Bolsonaro, ao lembrar-se de Ustra, não só promoveu uma verdade histórica como também mostrou o cinismo da esquerda: aos esquerdistas, couberam honrarias e perdão, quando não homenagens como esta porcaria de série de TV “Os dias eram assim.”. Já aos militares, só couberam acusações e perseguições até o fim.
Porém, há mais uma coisa. Ao citar Ustra, Bolsonaro deu um golpe com toque pessoal em Dilma Rousseff. A ex-presidente disse ter sido torturado na unidade do DOI-CODI comandada por Ustra e seu grupo guerrilheiro foi desmontado pelo mesmo, acabando com vários companheiros dela.
Ou seja, Bolsonaro conseguiu mais uma vez o que queria, ou seja, golpear a esquerda e Dilma, naquele momento o símbolo aglutinador do projeto esquerdista de poder a ser defendido.

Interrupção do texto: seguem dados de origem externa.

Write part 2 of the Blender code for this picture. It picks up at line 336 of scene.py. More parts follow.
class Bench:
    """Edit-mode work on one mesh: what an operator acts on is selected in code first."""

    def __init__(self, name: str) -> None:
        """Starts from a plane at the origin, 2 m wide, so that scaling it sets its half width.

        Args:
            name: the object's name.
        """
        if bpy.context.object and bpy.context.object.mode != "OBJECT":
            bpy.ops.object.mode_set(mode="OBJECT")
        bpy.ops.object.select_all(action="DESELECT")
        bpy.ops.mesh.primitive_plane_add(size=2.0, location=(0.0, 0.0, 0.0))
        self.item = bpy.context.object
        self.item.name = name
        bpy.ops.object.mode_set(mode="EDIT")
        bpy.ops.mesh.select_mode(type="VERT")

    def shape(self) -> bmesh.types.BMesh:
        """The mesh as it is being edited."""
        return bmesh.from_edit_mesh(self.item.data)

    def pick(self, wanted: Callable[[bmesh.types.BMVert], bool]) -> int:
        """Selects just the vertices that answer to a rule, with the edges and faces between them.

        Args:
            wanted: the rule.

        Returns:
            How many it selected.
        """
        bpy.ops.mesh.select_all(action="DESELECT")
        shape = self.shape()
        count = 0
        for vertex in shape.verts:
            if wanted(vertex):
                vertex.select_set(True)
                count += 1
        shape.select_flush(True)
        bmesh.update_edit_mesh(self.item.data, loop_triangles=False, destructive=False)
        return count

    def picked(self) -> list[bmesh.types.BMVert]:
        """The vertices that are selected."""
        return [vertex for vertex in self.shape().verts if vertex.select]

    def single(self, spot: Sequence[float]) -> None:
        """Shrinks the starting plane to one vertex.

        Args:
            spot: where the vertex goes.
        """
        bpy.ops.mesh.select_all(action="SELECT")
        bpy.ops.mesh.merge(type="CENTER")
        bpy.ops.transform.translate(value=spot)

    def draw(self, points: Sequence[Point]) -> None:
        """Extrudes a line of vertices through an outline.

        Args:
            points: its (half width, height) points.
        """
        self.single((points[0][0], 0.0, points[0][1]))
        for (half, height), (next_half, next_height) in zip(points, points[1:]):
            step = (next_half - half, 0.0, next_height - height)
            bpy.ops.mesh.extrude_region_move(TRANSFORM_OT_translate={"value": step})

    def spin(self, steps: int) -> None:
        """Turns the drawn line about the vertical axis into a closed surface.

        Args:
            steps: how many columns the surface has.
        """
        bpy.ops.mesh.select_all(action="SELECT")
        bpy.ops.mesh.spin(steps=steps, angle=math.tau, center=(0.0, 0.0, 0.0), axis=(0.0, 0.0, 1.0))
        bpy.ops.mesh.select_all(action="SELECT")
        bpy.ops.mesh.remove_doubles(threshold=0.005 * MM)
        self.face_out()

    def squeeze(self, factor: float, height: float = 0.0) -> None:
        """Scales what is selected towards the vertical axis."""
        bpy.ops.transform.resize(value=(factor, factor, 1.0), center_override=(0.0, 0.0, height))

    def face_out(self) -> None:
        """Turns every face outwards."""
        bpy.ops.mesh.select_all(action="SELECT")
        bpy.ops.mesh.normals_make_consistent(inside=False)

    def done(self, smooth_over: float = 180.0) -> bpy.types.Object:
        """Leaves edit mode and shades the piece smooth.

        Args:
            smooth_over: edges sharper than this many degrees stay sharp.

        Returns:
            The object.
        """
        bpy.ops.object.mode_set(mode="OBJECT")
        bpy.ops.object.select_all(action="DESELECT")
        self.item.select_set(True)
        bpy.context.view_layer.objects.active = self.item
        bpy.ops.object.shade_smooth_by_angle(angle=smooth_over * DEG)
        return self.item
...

Segundo reportagens da época, foi a única vez que Dilma chorou durante o processo de impeachment.
Bolsonaro então vai concluindo seu voto exaltando o “Exército de Caxias” e louvando as Forças Armadas, cruciais para o Brasil não sucumbir ao socialismo tanto em 1964 como em 2016 (hoje é sabido que o Comandante Villas Boas não apoiou a tentativa do PT de decretar estado de sítio acabando com a esperança petista de barrar o início do processo de impichamento).

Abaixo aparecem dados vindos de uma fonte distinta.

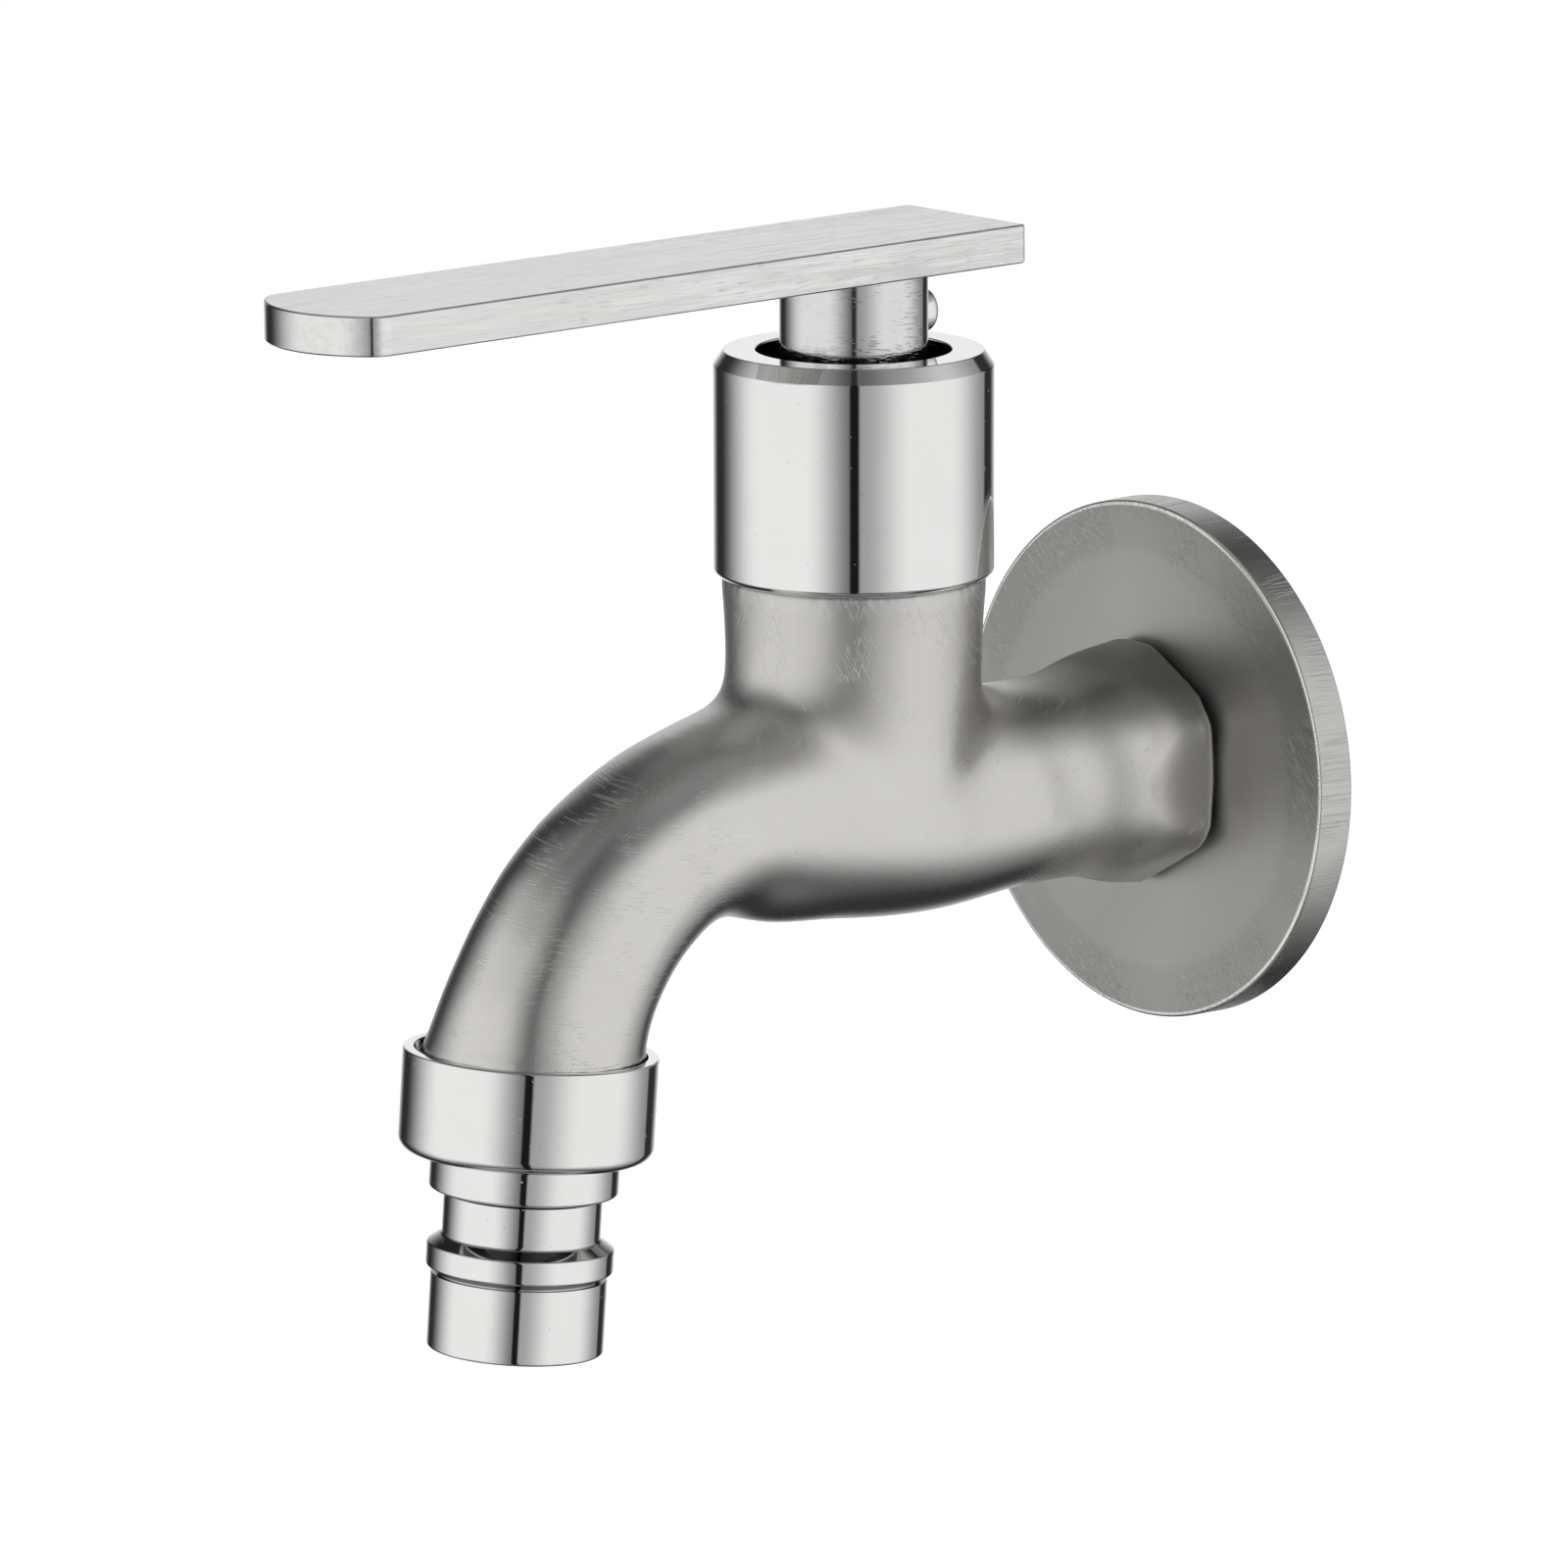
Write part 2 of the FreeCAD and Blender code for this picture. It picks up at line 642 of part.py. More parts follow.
def lever_bar():
    """Flat lever: full round tip in front, square tail behind."""
    half = lever_width / 2
    tail = -valve_reach + lever_back
    tip = -valve_reach - lever_front
    low = lever_bottom
    round_start = tip + half
    a, b = V(half, round_start, low), V(half, tail, low)
    c, d = V(-half, tail, low), V(-half, round_start, low)
    sides = [Part.LineSegment(a, b).toShape(), Part.LineSegment(b, c).toShape(),
             Part.LineSegment(c, d).toShape(), Part.Arc(d, V(0, tip, low), a).toShape()]
    bar = Part.Face(Part.Wire(sides)).extrude(UP * lever_thickness)
    bar = rounded(bar, lever_corner_round,
                  lambda edge: edge.BoundBox.ZLength > overlap and edge.BoundBox.YMin > tail - overlap)
    bar = chamfered(bar, lever_edge_chamfer,
                    lambda edge: lies_level(edge, lever_bottom) or lies_level(edge, lever_top))
    bar.rotate(V(0, -valve_reach, lever_bottom), V(1, 0, 0), lever_dip)
    return bar


# Union nut and nozzle

def union_nut():
    """Turned nut: open counterbore round the spout, thread, lip under the nozzle's flange."""
    counter_r, bore_r = nut_counterbore_d / 2, thread_r + thread_gap
    lip_r = nozzle_collar_d / 2 + slip_gap
    foot = soft_corner(nut_d / 2, nut_height, nut_foot_round, -1)
    return on_outlet([(counter_r, 0), (nut_d / 2, 0)] + foot +
                     [(lip_r, nut_height), (lip_r, nut_height - nut_lip), (bore_r, nut_height - nut_lip),
                      (bore_r, nut_counterbore_depth), (counter_r, nut_counterbore_depth)])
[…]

Por fim, Bolsonaro usou seu conhecido bordão “Brasil acima de tudo e Deus acima de todos” que reflete seu pensamento patriótico e sua fé cristã, colocando o dever ao país acima de tudo e obediência ao primeiro mandamento do Decálogo de Deus revelado a Moises.
Nota-se que Bolsonaro foi coerente e abordou corretamente tudo o que estava em jogo no discurso para justificar seu voto, portanto.
Entretanto, alguns consideraram que a dedicação à Ustra, foi prejudicial politicamente às intenções presidenciais de Bolsonaro. Pode até ser. Mas quem precisa vencer a eleição quando o que realmente importa é a vitória da justiça e da verdade?
P.S: Uma observação interessante: após o discurso de Bolsonaro, o livro “A Verdade Sufocada” foi o 4º livro mais vendido do Brasil entre junho e julho do ano passado, mostrando que as pessoas já estão cansadas da narrativa mentirosa da esquerda sobre o período militar. O livro é um best-seller no mercado editorial brasileiro, mesmo sofrendo o boicote de várias editoras.